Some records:
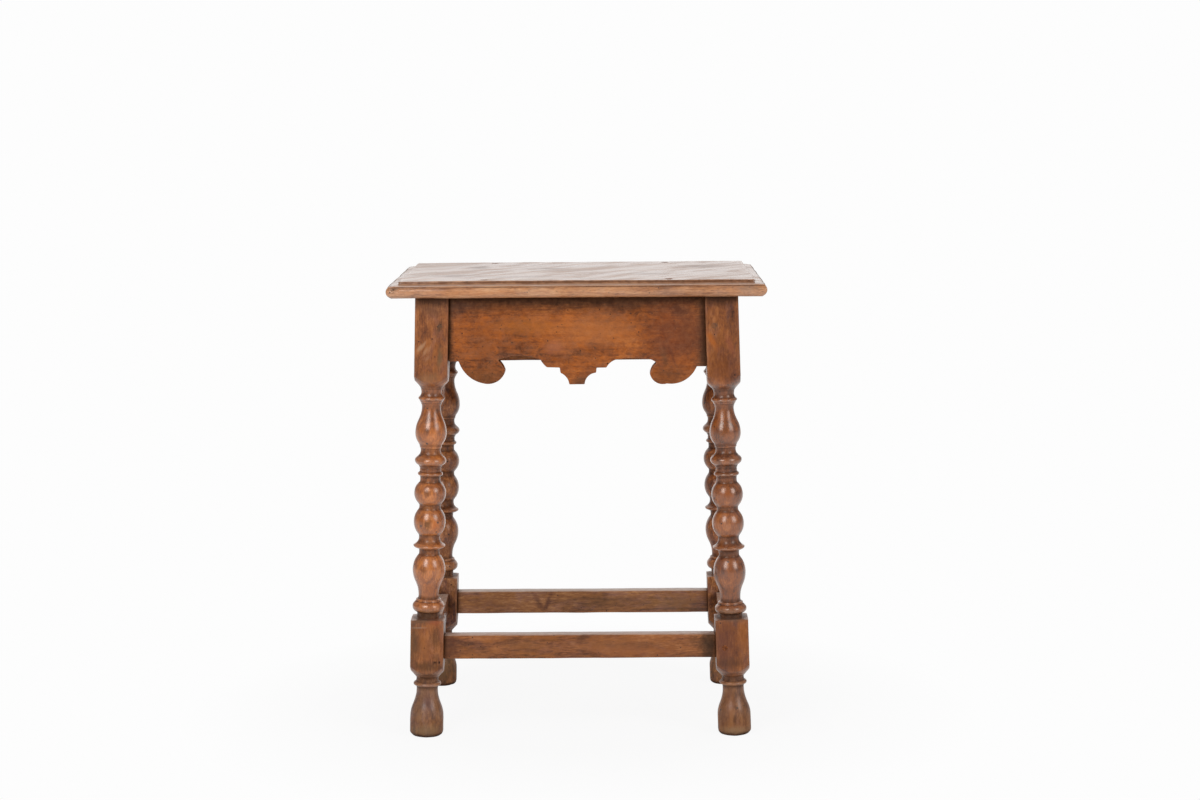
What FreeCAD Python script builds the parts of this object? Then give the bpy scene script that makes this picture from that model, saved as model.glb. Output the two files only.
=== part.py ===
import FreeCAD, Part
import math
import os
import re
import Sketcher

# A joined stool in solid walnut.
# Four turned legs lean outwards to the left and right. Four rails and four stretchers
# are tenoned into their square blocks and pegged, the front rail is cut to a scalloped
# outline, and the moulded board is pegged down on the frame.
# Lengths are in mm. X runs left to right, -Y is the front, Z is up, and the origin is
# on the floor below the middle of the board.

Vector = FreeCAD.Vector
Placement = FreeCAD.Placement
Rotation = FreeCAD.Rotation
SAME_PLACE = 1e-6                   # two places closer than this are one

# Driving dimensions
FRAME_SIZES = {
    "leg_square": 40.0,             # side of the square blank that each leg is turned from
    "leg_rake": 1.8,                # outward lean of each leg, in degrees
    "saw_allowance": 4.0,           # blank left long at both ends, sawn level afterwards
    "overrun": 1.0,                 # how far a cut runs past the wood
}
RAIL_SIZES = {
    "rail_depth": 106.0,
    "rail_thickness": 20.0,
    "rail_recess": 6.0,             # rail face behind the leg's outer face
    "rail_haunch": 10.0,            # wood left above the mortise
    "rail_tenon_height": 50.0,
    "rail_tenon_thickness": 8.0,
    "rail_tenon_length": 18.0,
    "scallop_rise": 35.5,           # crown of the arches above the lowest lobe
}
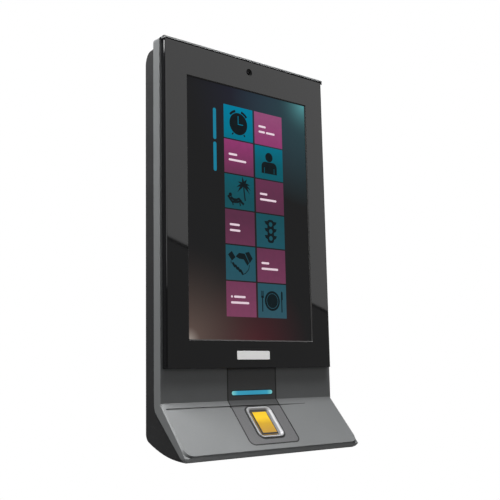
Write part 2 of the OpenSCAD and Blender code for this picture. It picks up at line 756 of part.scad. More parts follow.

> [Objective]: Repeat the material above in full, quoting it exactly.

> [In response]:
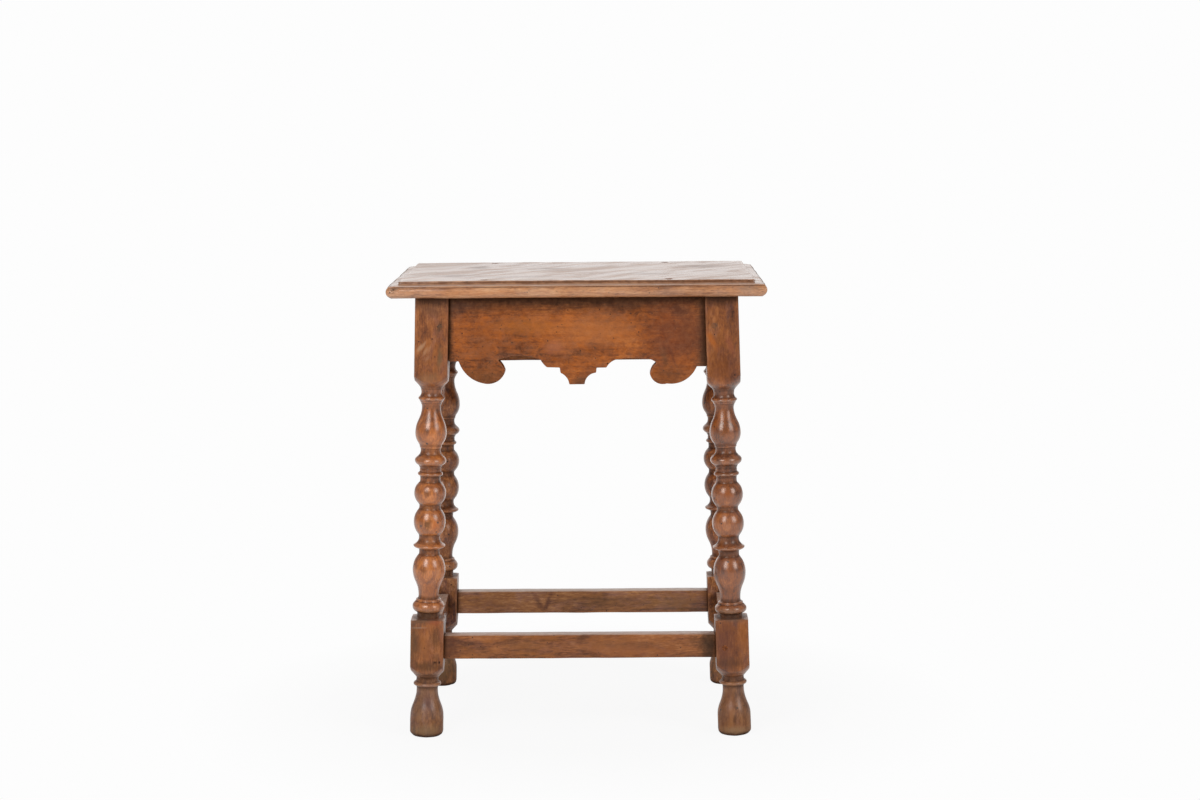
What FreeCAD Python script builds the parts of this object? Then give the bpy scene script that makes this picture from that model, saved as model.glb. Output the two files only.
=== part.py ===
import FreeCAD, Part
import math
import os
import re
import Sketcher

# A joined stool in solid walnut.
# Four turned legs lean outwards to the left and right. Four rails and four stretchers
# are tenoned into their square blocks and pegged, the front rail is cut to a scalloped
# outline, and the moulded board is pegged down on the frame.
# Lengths are in mm. X runs left to right, -Y is the front, Z is up, and the origin is
# on the floor below the middle of the board.

Vector = FreeCAD.Vector
Placement = FreeCAD.Placement
Rotation = FreeCAD.Rotation
SAME_PLACE = 1e-6                   # two places closer than this are one

# Driving dimensions
FRAME_SIZES = {
    "leg_square": 40.0,             # side of the square blank that each leg is turned from
    "leg_rake": 1.8,                # outward lean of each leg, in degrees
    "saw_allowance": 4.0,           # blank left long at both ends, sawn level afterwards
    "overrun": 1.0,                 # how far a cut runs past the wood
}
RAIL_SIZES = {
    "rail_depth": 106.0,
    "rail_thickness": 20.0,
    "rail_recess": 6.0,             # rail face behind the leg's outer face
    "rail_haunch": 10.0,            # wood left above the mortise
    "rail_tenon_height": 50.0,
    "rail_tenon_thickness": 8.0,
    "rail_tenon_length": 18.0,
    "scallop_rise": 35.5,           # crown of the arches above the lowest lobe
}
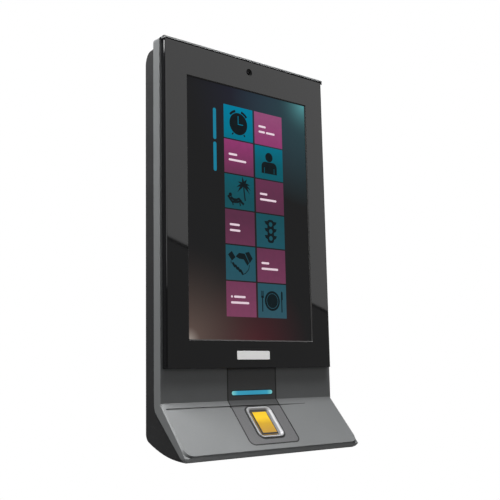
Write part 2 of the OpenSCAD and Blender code for this picture. It picks up at line 756 of part.scad. More parts follow.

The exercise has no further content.